As list-obsessed as most birders are, Gooddie seems particularly partial to them. Frequently he breaks off from the story to insert such lists as: food; considerations for making a 'proper' cup of tea; topics of conversation on Bornean trails; advantages of living in the jungle for urban dwellers; etc. Most of these are humorous in tone but they often detract from the flow of reading.

For the £17.99 you pay, the physical book is also a slight letdown. The cover is not well designed or executed, whilst, unfortunately, the font is the neo-comic eyesore that is cambria. On the plus side it does include four sets of plates, and an appendix covering all the pittas the author managed to photograph, which although not great-quality photographs (Gooddie does say that they 'were the best I could achieve under trying conditions') are atmospheric. Such is the lifelike murk of the Fairy Pitta photo, all blurred greens and browns with a stripe of fluorescent blue lesser coverts.

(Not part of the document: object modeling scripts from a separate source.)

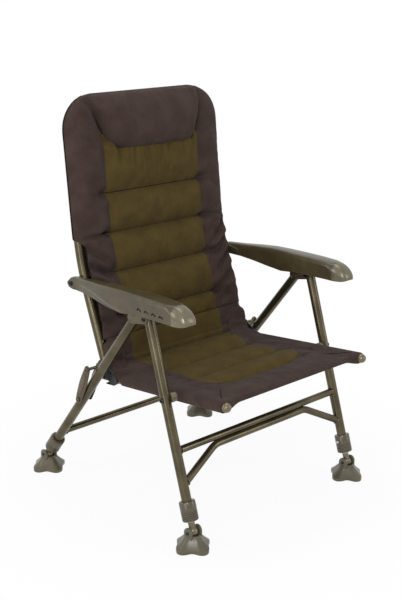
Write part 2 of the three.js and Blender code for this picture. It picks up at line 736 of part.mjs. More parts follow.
// Armrest sections from the hub to the nose, as shares of the reach ahead of the hub, of the rise above it and of
// the drop below it.
const armSectionShares = [
  [-0.038, 0.2, 0.3],
  [-0.02, 0.46, 0.64],
  [0.022, 0.54, 0.74],
  [0.134, 0.62, 0.6],
  [0.246, 0.75, 0.68],
  [0.379, 0.88, 0.89],
  [0.491, 0.94, 1],
  [0.625, 0.98, 0.58],
  [0.759, 1, 0.5],
  [0.866, 0.96, 0.43],
  [0.902, 0.87, 0.4],
  [0.946, 0.64, 0.36],
  [0.982, 0.23, 0.23],
  [1, -0.12, 0.2],
];
const armSections = armSectionShares.map(([ahead, top, under]) => {
  return [ahead * armReach, top * armRise, under * armDrop];
});
const armSideShares = [0, 0.45, 0.8];
const armCornerShare = 0.6;

function armInnerAt(ahead) {
  const flare = THREE.MathUtils.smoothstep(ahead, armWaistAhead, armFlareAhead);
  return THREE.MathUtils.lerp(armRearInnerFace, armInnerFace, flare);
}

// One cross-section of the armrest: a closed ring with rounded upper corners and a crowned top.
function armRing(hand, [ahead, top, under], inset) {
  const inner = armInnerAt(ahead) + inset;
  const outer = armOuterFace - inset;
  const high = armHub.z + top - inset;
  const low = armHub.z - under;
  const corner = Math.min(armCornerRadius - inset, (high - low) * armCornerShare);
  const y = armHub.y - ahead;
  const ring = [];
  const put = (x, z) => ring.push(vector(hand * x, y, z));
  armSideShares.forEach((share) => put(inner, low + (high - corner - low) * share));
  for (let step = 0; step <= cornerSteps; step += 1) {
    const turn = (Math.PI / 2) * (step / cornerSteps);
    put(inner + corner * (1 - Math.cos(turn)), high - corner * (1 - Math.sin(turn)));
  }
  put((inner + outer) / 2, high + armCrown);
  for (let step = cornerSteps; step >= 0; step -= 1) {
    const turn = (Math.PI / 2) * (step / cornerSteps);
    put(outer - corner * (1 - Math.cos(turn)), high - corner * (1 - Math.sin(turn)));
  }
  armSideShares.slice().reverse().forEach((share) => put(outer, low + (high - corner - low) * share));
  return ring;
}

// The rack over the catch bar: a ceiling just above the bar, with teeth whose steep faces look back.
function toothRack() {
  const ceiling = catchBar.z + catchBarRadius + runningGap;
  const firstFace = catchBar.y + toothBehindCatch;
  const rack = new THREE.Shape();
  const rearEnd = firstFace + toothPitch / 2;
  const frontEnd = firstFace - toothPitch * (toothCount - 0.5);
  const roof = armHub.z + armRise - armWall + weldOverlap;
  rack.moveTo(rearEnd, roof);
  rack.lineTo(rearEnd, ceiling);
  for (let tooth = 0; tooth < toothCount; tooth += 1) {
    const face = firstFace - tooth * toothPitch;
    rack.lineTo(face, ceiling);
    rack.lineTo(face, ceiling - toothHeight);
    rack.lineTo(face - toothRamp, ceiling);
  }
  rack.lineTo(frontEnd, ceiling);
  rack.lineTo(frontEnd, roof);
  rack.closePath();
  return rack;
}

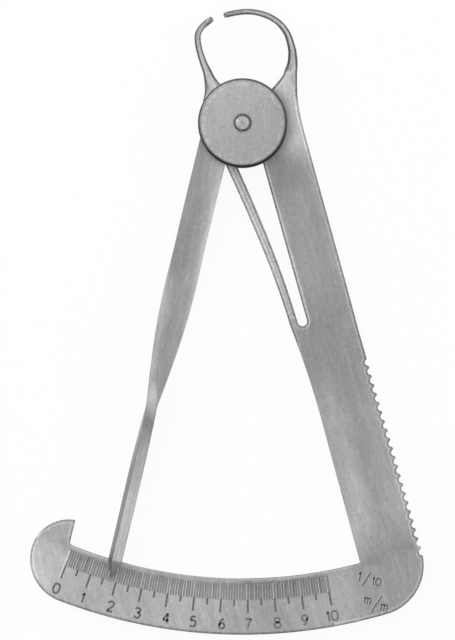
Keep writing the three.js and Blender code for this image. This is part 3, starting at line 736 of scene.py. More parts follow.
def jaw_outline(places, overrun, widths, power, level, rounding):
    """Both edges of a jaw from its root round the domed tip and back: points, the ways in to a thin flat
    along its crown, levels, half thicknesses and rounding heights. The width goes from the rod's to the
    tip's, plus what is left of the root's flare, which falls with a power of the way along. The section
    turns from a sheet's into a round one just past the root, and the crown stops short of the tip."""
    root_width, rod_width, tip_width = widths
    line = np.vstack((places[0] - (0, overrun), places)) if overrun else places
    length = through(line, 2)[2]
    root_share, back, short = overrun / length, 1.6 / length, 0.4 / length
    run = np.linspace(root_share, 1 - (TIP_DOME + TIP_CLEARANCE) / length, 46)
    tip_run = 1 - (TIP_DOME * (1 - DOME_SHARES) + TIP_CLEARANCE) / length
    share = np.concatenate((run, tip_run))
    scale = np.sqrt(1 - (0.893 * np.concatenate((np.zeros(len(run)), DOME_SHARES))) ** 2)
    gone = np.clip((share - root_share) / (1 - root_share), 0, 1)
    width = rod_width + (tip_width - rod_width) * share + (root_width - rod_width) * (1 - gone) ** power
    half_width = width * scale / 2
    round_share = smoothstep(gone, -0.03, 0.12)
    reach = lerp(rounding, 0.94 * half_width, round_share)
    squeezed = np.where(share > 1 - back, 1 - back + (share - 1 + back) * (back - short) / back, share)
    half = lerp(PLATE_HALF, np.minimum(ROD_THICKNESS, width) / 2, smoothstep(gone, 0, 0.1))
    half *= lerp(1, 0.35 + 0.65 * scale, scale < 1)
    middle = lerp(level, TIP_LEVEL, smoothstep(share, 0.15, 0.9))
    drop = lerp(rounding, 0.95 * half, round_share)
    sides = []
    for shares, keep in ((share, half_width), (lerp(share, squeezed, round_share), half_width - reach)):
        points, heading, _ = through(line, shares)
        square = leftward(heading) * keep[:, None]
        sides.append(np.concatenate((points - square, (points + square)[::-1])))
    return (sides[0], sides[1] - sides[0],
            *(np.concatenate((values, values[::-1])) for values in (middle, half, drop)))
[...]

These criticisms aside, what Goodie has achieved here is a unique and readable story, though to say this is the best year-listing book I've read is to define 'damned by faint praise'. There is no doubt that it's a great idea let down by poor execution, but no matter how many awkward passages and annoying idiosyncrasies it contains, it is honest about what it is, and emerges as a fairly enjoyable read. If you've ever gawped at a Gurney's Pitta, or dreamt of travelling the remoter parts of Asia, then you will enjoy this book — if you take it for what it is.

The Jewel Hunter by Chris Gooddie is published 2010 by WILDGuides
Softcover. 424 pages, 136 photos, 20 maps.